- To do: From the line with "for screw_x, screw_z" to the line with "bpy.data.objects.remove(obj)", both lines included, set down exactly those lines, please, and no others.
[BEGIN Extracted material]
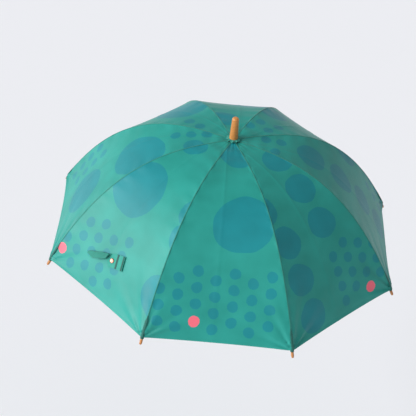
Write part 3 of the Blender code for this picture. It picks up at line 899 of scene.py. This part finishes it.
[END Extracted material]
[BEGIN Extracted material]
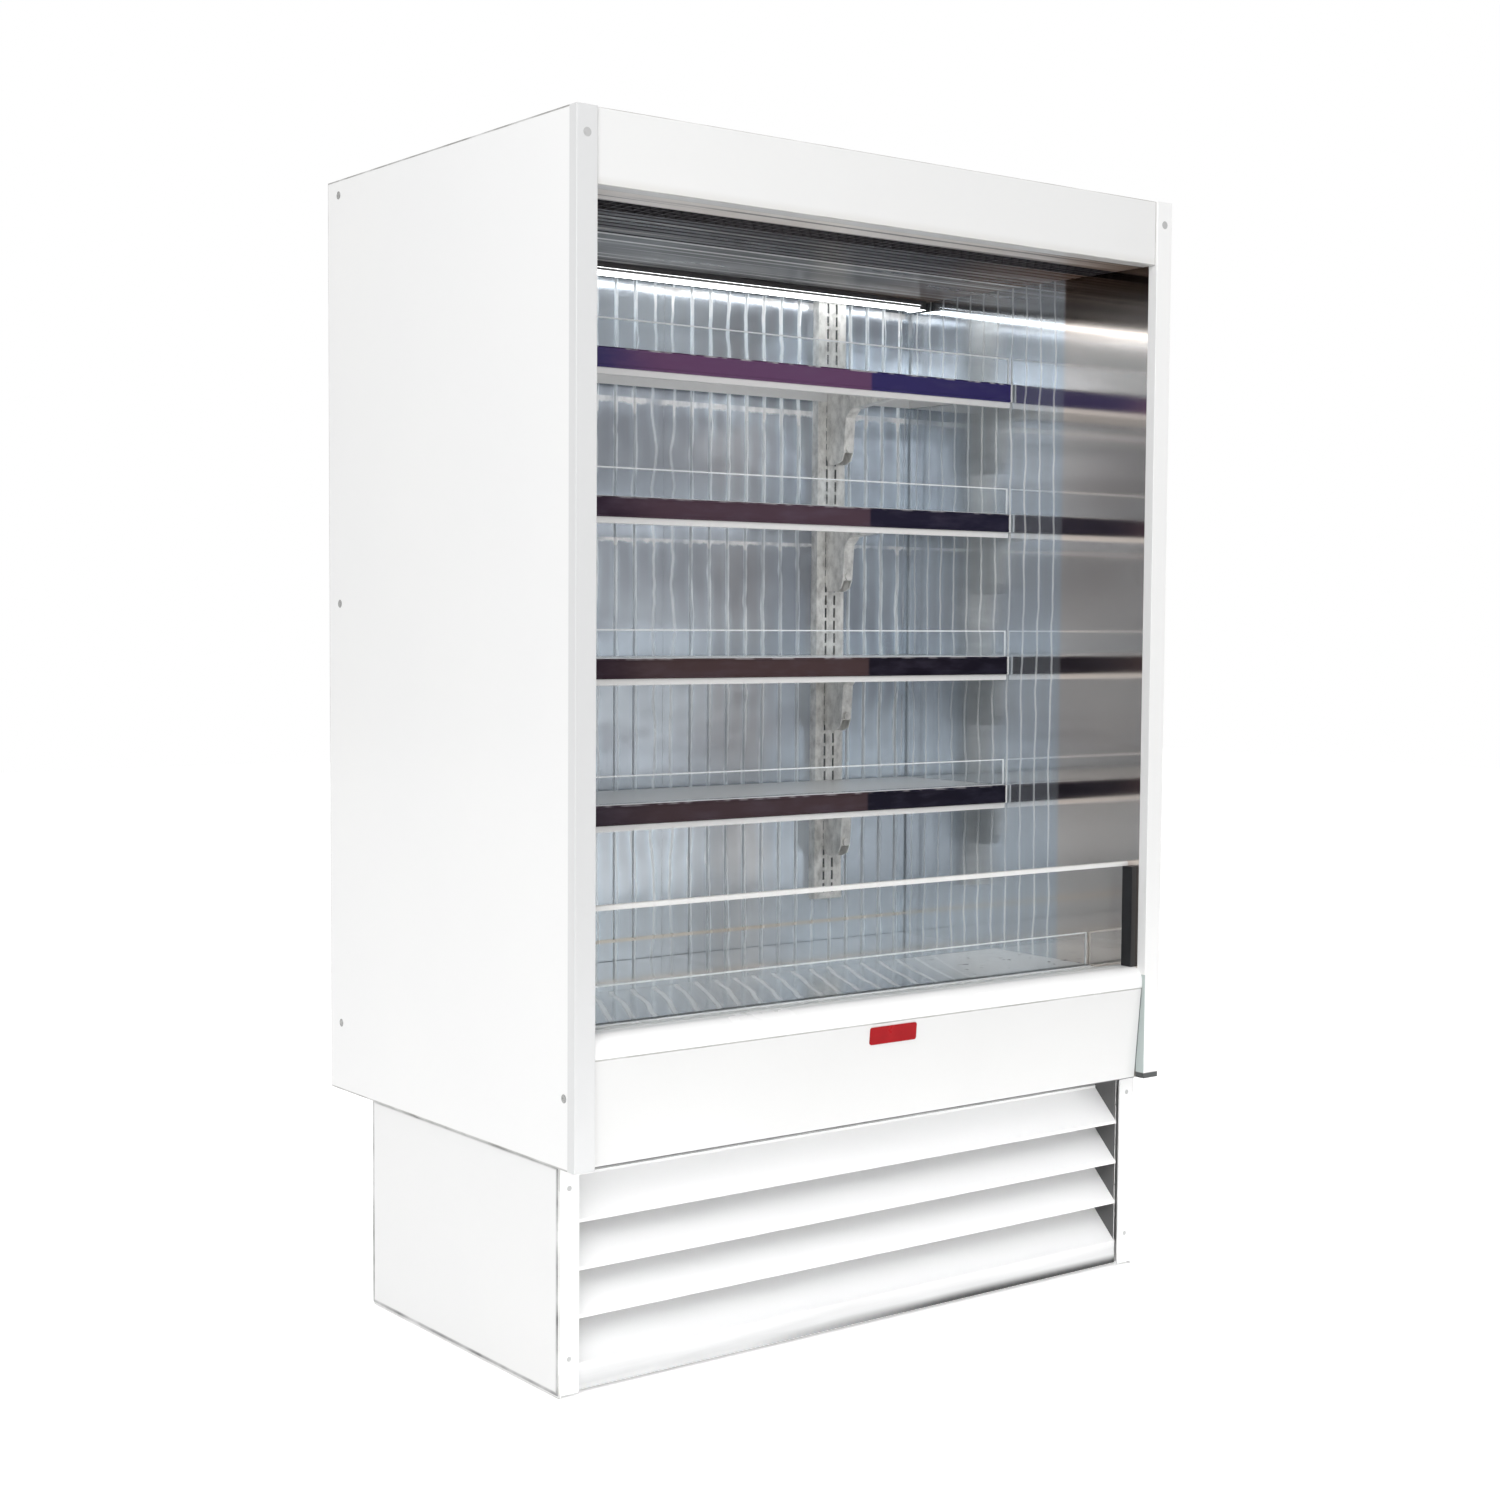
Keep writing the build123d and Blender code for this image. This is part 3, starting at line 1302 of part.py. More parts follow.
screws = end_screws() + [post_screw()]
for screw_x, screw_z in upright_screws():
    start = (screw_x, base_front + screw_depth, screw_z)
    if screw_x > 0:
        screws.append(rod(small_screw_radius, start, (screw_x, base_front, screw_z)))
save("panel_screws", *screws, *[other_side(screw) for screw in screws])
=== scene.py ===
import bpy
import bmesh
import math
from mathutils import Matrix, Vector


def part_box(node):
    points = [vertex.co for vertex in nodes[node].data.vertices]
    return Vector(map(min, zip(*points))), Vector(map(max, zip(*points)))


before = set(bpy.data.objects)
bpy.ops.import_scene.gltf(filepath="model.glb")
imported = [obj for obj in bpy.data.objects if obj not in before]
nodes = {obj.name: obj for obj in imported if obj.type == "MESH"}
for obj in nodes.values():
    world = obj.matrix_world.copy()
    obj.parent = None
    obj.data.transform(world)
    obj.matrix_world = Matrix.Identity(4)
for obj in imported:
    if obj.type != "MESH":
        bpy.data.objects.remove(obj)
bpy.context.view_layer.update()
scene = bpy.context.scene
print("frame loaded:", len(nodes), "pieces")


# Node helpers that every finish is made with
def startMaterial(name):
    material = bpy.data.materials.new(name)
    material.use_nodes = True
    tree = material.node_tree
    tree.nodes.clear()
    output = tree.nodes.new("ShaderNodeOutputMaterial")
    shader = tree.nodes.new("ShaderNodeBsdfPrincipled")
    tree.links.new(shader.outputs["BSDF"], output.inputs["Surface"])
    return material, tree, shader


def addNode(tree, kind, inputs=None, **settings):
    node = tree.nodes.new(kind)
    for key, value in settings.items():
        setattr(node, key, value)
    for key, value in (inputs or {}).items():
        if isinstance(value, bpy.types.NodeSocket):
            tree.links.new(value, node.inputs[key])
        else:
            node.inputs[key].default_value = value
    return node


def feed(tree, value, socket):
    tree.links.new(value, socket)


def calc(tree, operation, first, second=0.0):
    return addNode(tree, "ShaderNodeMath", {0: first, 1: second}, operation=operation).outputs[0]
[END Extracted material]
- Answer below:
for screw_x, screw_z in upright_screws():
    start = (screw_x, base_front + screw_depth, screw_z)
    if screw_x > 0:
        screws.append(rod(small_screw_radius, start, (screw_x, base_front, screw_z)))
save("panel_screws", *screws, *[other_side(screw) for screw in screws])
=== scene.py ===
import bpy
import bmesh
import math
from mathutils import Matrix, Vector


def part_box(node):
    points = [vertex.co for vertex in nodes[node].data.vertices]
    return Vector(map(min, zip(*points))), Vector(map(max, zip(*points)))


before = set(bpy.data.objects)
bpy.ops.import_scene.gltf(filepath="model.glb")
imported = [obj for obj in bpy.data.objects if obj not in before]
nodes = {obj.name: obj for obj in imported if obj.type == "MESH"}
for obj in nodes.values():
    world = obj.matrix_world.copy()
    obj.parent = None
    obj.data.transform(world)
    obj.matrix_world = Matrix.Identity(4)
for obj in imported:
    if obj.type != "MESH":
        bpy.data.objects.remove(obj)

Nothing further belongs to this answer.